The complete solution is as follows:


# copy the LCG class from the provided challenge code
class LCG:
    def __init__(self, mod: int, mult: int, add: int, seed: int):
        self.mod = mod
        self.mult = mult
        self.add = add
        self.value = seed

    def __next__(self) -> int:
        self.value = (self.value * self.mult + self.add) % self.mod
        return self.value

    def __iter__(self) -> LCG:
        return self

ct = [.. 364 values ..]

# Implementation of LCG cracking from https://tailcall.net/posts/cracking-rngs-lcgs/
def crack_unknown_increment(states, modulus, multiplier):
    increment = (states[1] - states[0]*multiplier) % modulus
    print(f"[=] {modulus= } {multiplier= } {increment= }")
    return modulus, multiplier, increment    

def crack_unknown_multiplier(states, modulus):
    multiplier = ( (states[2] - states[1]) * pow(states[1] - states[0], -1, modulus) ) % modulus
    print(f"[=] {modulus= } {multiplier= }")
    return crack_unknown_increment(states, modulus, multiplier)

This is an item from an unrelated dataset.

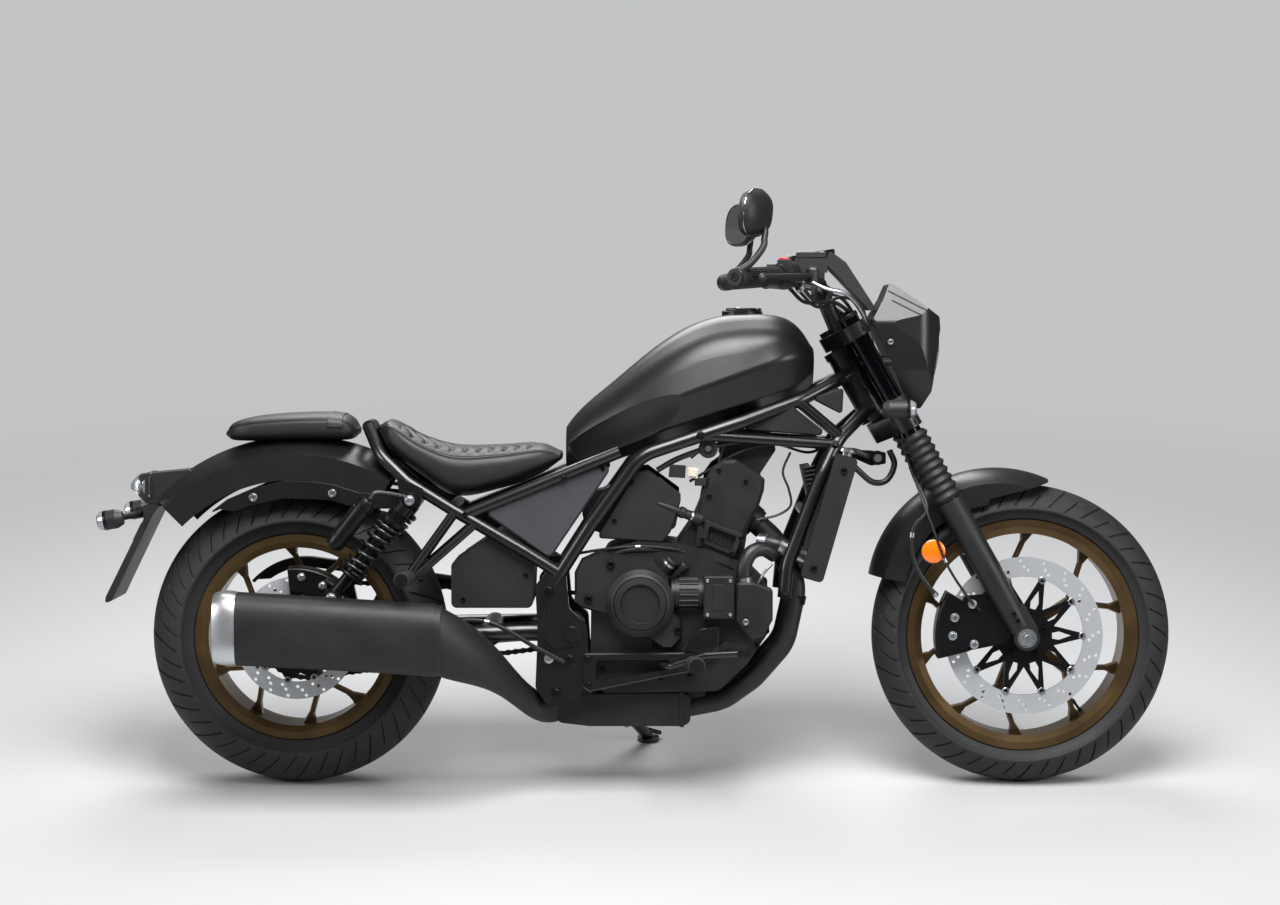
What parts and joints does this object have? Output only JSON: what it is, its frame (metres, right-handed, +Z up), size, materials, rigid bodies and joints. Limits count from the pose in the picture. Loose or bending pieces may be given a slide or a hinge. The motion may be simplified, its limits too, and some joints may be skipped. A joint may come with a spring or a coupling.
{
  "type": "cruiser motorcycle",
  "caption": "Low cruiser motorcycle with an exposed engine, bobbed rear fender and side muffler, leaning on its side stand; wheels, steering, stand and filler cap move.",
  "frame": {"origin": "on the floor below the middle of the machine's bounding box, as it leans on its side stand", "axes": "+X forward along the machine, +Y to the rider's left, +Z up"},
  "size_m": [2.233, 0.9434, 1.2893],
  "materials": {
    "satin_black_paint": "satin black paint over steel",
    "matte_black_paint": "matte black paint",
    "dark_cast_alloy": "dark painted cast alloy",
    "black_alloy": "black anodised alloy",
    "bronze_alloy": "bronze painted cast alloy",
    "stainless": "brushed stainless steel",
    "dark_steel": "dark oiled steel",
    "dark_chrome": "dark polished coating",
    "matte_black_heat_paint": "matte black heat paint",
    "black_vinyl": "black grained vinyl",
    "tyre": "black tyre rubber",
    "black_rubber": "black rubber",
    "black_plastic": "textured black plastic",
    "dark_grey_plastic": "satin dark grey plastic",
    "lamp_lens": "clear lamp lens"
  },
  "bodies": {
    "chassis": {"frame_head": "satin_black_paint", "frame_right": "satin_black_paint", "frame_left": "satin_black_paint", "rear_subframe": "satin_black_paint", "swingarm": "satin_black_paint", "rear_axle": "stainless", "crankcase": "dark_cast_alloy", "cylinder_head": "dark_cast_alloy", "clutch_cover": "dark_cast_alloy", "alternator_cover": "dark_cast_alloy", "sprocket_cover": "dark_cast_alloy", "radiator": "black_plastic", "exhaust_pipes": "matte_black_heat_paint", "muffler": "matte_black_heat_paint", "muffler_tip": "stainless", "fuel_tank": "matte_black_paint", "rider_seat": "black_vinyl", "pillion_seat": "black_vinyl", "rear_fender": "matte_black_paint", "fender_stays": "satin_black_paint", "side_covers": "dark_grey_plastic", "battery_box": "black_plastic", "airbox_panels": "black_plastic", "throttle_bodies": "dark_cast_alloy", "shock_absorbers": "black_alloy", "tail_lamp": "lamp_lens", "plate_carrier": "black_plastic", "rear_signals": "black_plastic", "rider_pegs": "satin_black_paint", "foot_controls": "satin_black_paint", "pillion_pegs": "satin_black_paint", "drive_chain": "dark_steel", "rear_caliper": "black_alloy"},
    "steering": {"fork_yokes": "satin_black_paint", "fork_stanchions": "dark_chrome", "fork_boots": "black_rubber", "fork_sliders": "dark_cast_alloy", "front_axle": "stainless", "front_caliper": "black_alloy", "front_fender": "matte_black_paint", "handlebar": "satin_black_paint", "grips": "black_rubber", "hand_controls": "black_plastic", "mirrors": "black_plastic", "display": "black_plastic", "headlamp": "matte_black_paint", "front_signals": "black_plastic"},
    "front_wheel": {"front_rim": "bronze_alloy", "front_tyre": "tyre", "front_disc": "stainless"},
    "rear_wheel": {"rear_rim": "bronze_alloy", "rear_tyre": "tyre", "rear_disc": "stainless", "rear_sprocket": "dark_steel"},
    "side_stand": {"side_stand": "satin_black_paint"},
    "fuel_cap": {"fuel_cap": "stainless"}
  },
  "joints": [
    {"name": "steering", "type": "hinge", "parent": "chassis", "child": "steering", "pos_m": [0.46111, -0.05837, 0.82167], "axis": [-0.4894, 0.1514, 0.8588], "range_deg": [-38, 38]},
    {"name": "front_wheel_spin", "type": "hinge", "parent": "steering", "child": "front_wheel", "pos_m": [0.80255, -0.14855, 0.31022], "axis": [0, 0.9848, -0.1736], "continuous": true},
    {"name": "rear_wheel_spin", "type": "hinge", "parent": "chassis", "child": "rear_wheel", "pos_m": [-0.71745, -0.149, 0.30764], "axis": [0, 0.9848, -0.1736], "continuous": true},
    {"name": "side_stand_swing", "type": "hinge", "parent": "chassis", "child": "side_stand", "pos_m": [-0.07745, -0.03447, 0.15099], "axis": [0.1151, 0.7658, 0.6327], "range_deg": [0, 98]},
    {"name": "fuel_cap_lid", "type": "hinge", "parent": "chassis", "child": "fuel_cap", "pos_m": [0.25055, -0.03023, 0.98126], "axis": [0, 0.9848, -0.1736], "range_deg": [0, 100]}
  ]
}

def crack_unknown_modulus(states):
    diffs = [s1 - s0 for s0, s1 in zip(states, states[1:])]
    zeroes = [t2*t0 - t1*t1 for t0, t1, t2 in zip(diffs, diffs[1:], diffs[2:])]
    modulus = abs(reduce(gcd, zeroes))
    print(f"[=] {modulus= }")
    #return modulus
    return crack_unknown_multiplier(states, modulus)

# Start with the letter 'g'
# First character 'g' ==> 103  --> [1, 1, 0, 0, 1, 1, 1]
states = [ct[0], ct[1], ct[4], ct[5], ct[6]]    # We know these values are from the same LCG
mod, mult, incr = crack_unknown_modulus(states)
# Use the first value from this LCG to calculate the seed. 
seed = ((ct[0] - incr) * pow(mult, -1, mod) ) % mod

lcg1 = LCG(mod, mult, incr, seed)  # this is the LCG we will use for the '1' bit

flag = ""
for i in range(0, len(ct), 7):      # for each character
    n = next(lcg1)
    char_bits = ""
    for pos in range(7):            # for each bit 
        if (ct[i+pos] == n):        # if we correctly predict the CT, it is a '1'
            n = next(lcg1)
            char_bits += '1'
        else:   
            char_bits += '0'
    print(flag, char_bits)
    flag += chr(int(char_bits, 2))  # convert the bits to a character, add to flag
    lcg1 = LCG(n, next(lcg1), next(lcg1), next(lcg1))   # derive a new LCG for the next character

print(flag)     # gctf{th15_lcg_3ncryp710n_w4sn7_s0_5s3cur3_aft3r_4ll}

Glacier Spirit

In this challenge, we have an implementation of a stream cipher using the Ascon package, which provides a lighweight encryption and hashing functions. This package is not relevant to the challenge except as a means to encrypt a block of message using a randomly generated key.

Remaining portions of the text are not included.